New Video: Xu Xu Fang’s Murky and Doom-Laden Visuals for Their The Cure and 4AD Records Channeling New Single

Comprised of Sinosa Micik (vocals), Bobby Tamkin (drummer, production and songwriting), Devin Johnson (guitar), Lisa Fendelander (keyboards), Kyle Hines (bass), and Derek Muro (synths) Mar Vista, CA-based sextet Xu Xu Fang have developed a local and national profile for a dark and brooding post-punk and goth-inspired sound reminiscent of 4AD Records heyday, The Cure and others; in fact, the Mar Vista, CA-based sextet has received praise from the likes of The Los Angeles Times, who dubbed the band “local innovators,” MOJO praised their debut 12 inch single “These Days,” and a cover of David Bowie’s “China Girl” for a Bowie tribute album, Rolling Stone praised “Noir State Beach,” which I wrote about some time ago, a critically praised cover of The Cure’s “Fascination Street” was a mainstay on Jonesy’s Jukebox and their Seven Days Now EP landed at number 1 on Amazon’s Trip Hop albums chart. Adding to a growing profile, the band has seen airplay on KCRW’s Morning Becomes Eclectic, and has seen several songs appear on major TV series — including the CW‘s Gossip Girl, The Originals,  and A&E‘s Bates Motel among others.

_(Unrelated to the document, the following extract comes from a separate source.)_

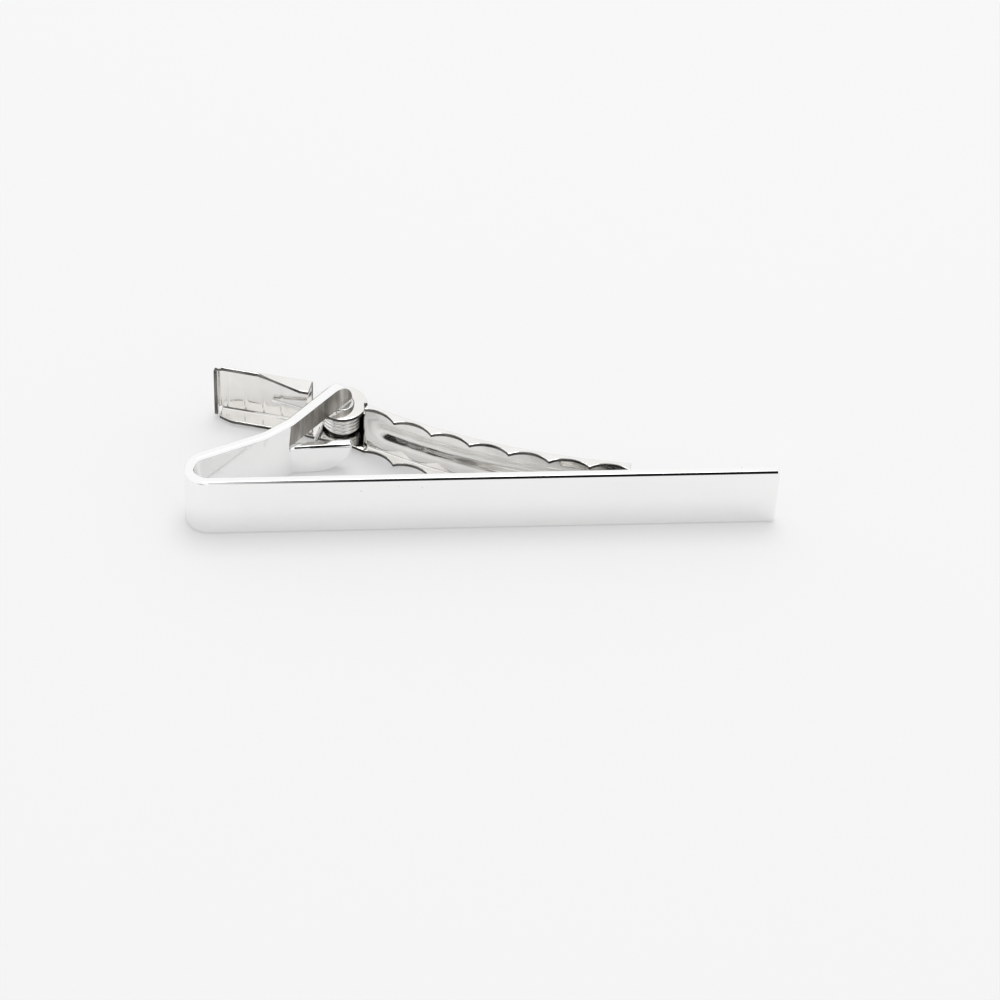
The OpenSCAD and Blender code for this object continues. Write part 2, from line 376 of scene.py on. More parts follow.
@dataclass(frozen=True)
class MetalFinish:
    """A bright metal finish and the wear that it shows."""

    name: str
    colour: tuple[float, float, float]
    dull: tuple[float, float, float]
    roughness: float
    rough_worn: float
    hairline_scale: float
    hairline_cover: float
    hairline_height: float
    mottle_scale: float
    mottle_contrast: float
    speck_scale: float
    speck_cover: float
    ripple_scale: float
    ripple_height: float
    grain: tuple[float, float, float] = (1.0, 1.0, 1.0)

    def material(self, shop: GroupShop) -> Material:
        """Builds the finish's material.

        Args:
            shop: The shared node groups.

        Returns:
            The material.
        """
        made = bpy.data.materials.new(self.name)
        made.use_nodes = True
        tree = made.node_tree
        shader = tree.nodes["Principled BSDF"]
        shader.inputs["Metallic"].default_value = 1.0
        coords = tree.nodes.new("ShaderNodeTexCoord").outputs["Object"]
        place = stretched(tree, coords, self.grain)
        scale, cover = self.hairline_scale, self.hairline_cover
        lines = self._group(tree, shop.hairlines, place, Scale=scale, Cover=cover)
        scale, cover = self.speck_scale, self.speck_cover
        spots = self._group(tree, shop.specks, coords, Scale=scale, Cover=cover)
        scale, contrast = self.mottle_scale, self.mottle_contrast
        patches = self._group(tree, shop.mottle, place, Scale=scale, Contrast=contrast)
        self._colour(tree, shader, patches, spots)
        self._roughness(tree, shader, patches, lines, spots)
        self._relief(tree, shader, coords, lines, spots)
        return made

    @staticmethod
    def _group(tree: Tree, group: Tree, place: Socket, **values: float) -> Socket:
        """Places a node group with its own values and returns its mask."""
        node = tree.nodes.new("ShaderNodeGroup")
        node.node_tree = group
        tree.links.new(place, node.inputs["Place"])
        for label, value in values.items():
            node.inputs[label].default_value = value
        return node.outputs["Mask"]

    def _colour(self, tree: Tree, shader: Node, patches: Socket, spots: Socket) -> None:
        """Mixes the bright colour with the dull one in patches, and darkens the specks."""
        base = tree.nodes.new("ShaderNodeMix")
        base.data_type = "RGBA"
        base.inputs["A"].default_value = (*self.dull, 1.0)
        base.inputs["B"].default_value = (*self.colour, 1.0)
        tree.links.new(patches, base.inputs["Factor"])
        dark = tree.nodes.new("ShaderNodeMix")
        dark.data_type = "RGBA"
        dark.inputs["B"].default_value = (0.16, 0.15, 0.14, 1.0)
        tree.links.new(spots, dark.inputs["Factor"])
        tree.links.new(base.outputs["Result"], dark.inputs["A"])
        tree.links.new(dark.outputs["Result"], shader.inputs["Base Color"])

    def _roughness(self, tree: Tree, shader: Node, patches: Socket, lines: Socket, spots: Socket) -> None:
        """Makes the scratches and specks rougher than the polished ground."""
        roughened = math_node(tree, "MAXIMUM", lines, spots)
        ground = ranged(tree, patches, 0.0, 1.0, self.roughness * 1.3, self.roughness * 0.7)
        rise = math_node(tree, "MULTIPLY", roughened, self.rough_worn)
        tree.links.new(math_node(tree, "ADD", ground, rise), shader.inputs["Roughness"])

    def _relief(self, tree: Tree, shader: Node, coords: Socket, lines: Socket, spots: Socket) -> None:
        """Lays a slow ripple under the scratches, as one height."""
        ripple = noise(tree, coords, self.ripple_scale, 1.0)
        height = math_node(tree, "MULTIPLY", ripple, self.ripple_height)
        cut = math_node(tree, "MULTIPLY", math_node(tree, "ADD", lines, spots), self.hairline_height)
        bump = tree.nodes.new("ShaderNodeBump")
        bump.inputs["Strength"].default_value = 1.0
        bump.inputs["Distance"].default_value = MM
        tree.links.new(math_node(tree, "SUBTRACT", height, cut), bump.inputs["Height"])
        tree.links.new(bump.outputs["Normal"], shader.inputs["Normal"])


POLISHED_PLATE = MetalFinish(
    name="rhodium_plate",
    colour=(0.965, 0.965, 0.96),
    dull=(0.93, 0.93, 0.925),
    roughness=0.07,
    rough_worn=0.12,
    hairline_scale=1500.0,
    hairline_cover=0.35,
    hairline_height=0.0006,
    mottle_scale=160.0,
    mottle_contrast=0.8,
    speck_scale=900.0,
    speck_cover=0.6,
    ripple_scale=120.0,
    ripple_height=0.002,
)
JAW_SHEET = MetalFinish(
    name="nickelled_sheet",
    colour=(0.94, 0.93, 0.91),
    dull=(0.80, 0.785, 0.76),
    roughness=0.10,
    rough_worn=0.15,
    hairline_scale=1300.0,
    hairline_cover=0.5,
    hairline_height=0.001,
    mottle_scale=420.0,
    mottle_contrast=1.3,
    speck_scale=1300.0,
    speck_cover=0.6,
    ripple_scale=420.0,
    ripple_height=0.012,
)
# Painted shade and painted reflection: the upper prong's plate is darkened, and its mottle is stretched into
# streaks, to stand in for the shade and the mirrored arm on the prong's inner face.
SHADED_PRONG_PLATE = MetalFinish(
    name="prong_plate_painted_shade",
    colour=(0.46, 0.44, 0.41),
    dull=(0.15, 0.138, 0.126),
    roughness=0.33,
    rough_worn=0.2,
    hairline_scale=1300.0,
    hairline_cover=0.6,
    hairline_height=0.0015,
    mottle_scale=520.0,
    mottle_contrast=3.0,
    speck_scale=900.0,
    speck_cover=0.6,
    ripple_scale=300.0,
    ripple_height=0.004,
    grain=(1.6, 1.6, 0.16),
)
SHEARED_EDGE = MetalFinish(
    name="sheared_edge",
    colour=(0.22, 0.21, 0.20),
    dull=(0.03, 0.028, 0.026),
    roughness=0.26,
    rough_worn=0.2,
    hairline_scale=1600.0,
    hairline_cover=0.5,
    hairline_height=0.002,
    mottle_scale=520.0,
    mottle_contrast=2.6,
    speck_scale=1500.0,
    speck_cover=0.6,
    ripple_scale=900.0,
    ripple_height=0.006,
)
SPRING_WIRE = MetalFinish(
    name="drawn_spring_wire",
    colour=(0.90, 0.90, 0.89),
    dull=(0.72, 0.71, 0.70),
    roughness=0.13,
    rough_worn=0.15,
    hairline_scale=2400.0,
    hairline_cover=0.5,
    hairline_height=0.001,
    mottle_scale=900.0,
    mottle_contrast=1.0,
    speck_scale=2400.0,
    speck_cover=0.5,
    ripple_scale=1500.0,
    ripple_height=0.003,
)
STUD_STEEL = MetalFinish(
    name="turned_stud_steel",
    colour=(0.84, 0.84, 0.83),
    dull=(0.66, 0.65, 0.64),
    roughness=0.16,
    rough_worn=0.15,
    hairline_scale=2000.0,
    hairline_cover=0.5,
    hairline_height=0.0015,
    mottle_scale=800.0,
    mottle_contrast=1.0,
    speck_scale=1800.0,
    speck_cover=0.5,
    ripple_scale=700.0,
    ripple_height=0.004,
    grain=(1.0, 1.0, 5.0),
)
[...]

Xu Xu Fang’s long-awaited full-length debut Daylong Secret was released the other day through The Sound Ranch, and the album’s latest single “I Crave” features Queens of the Stone Age‘s Michael Shuman contributing bass and vocals in a murky yet seductive song that sounds like a much more muscular and propulsive version of The Cure as Micik’s ethereal cooing is paired with a throbbing and forceful motorik groove, angular guitar stabs, four-on-the-floor drumming and swirling electronics. The song evokes ominous and malevolent spirits lurking and lingering about in an inescapable fashion.

The recently released music video features the members of the band wearing incredibly creepy-looking masks and performing the song in a murky, smoke-machine and ambient light filled dungeon-like room, and it further emphasizes the murky and malevolent feel of the song.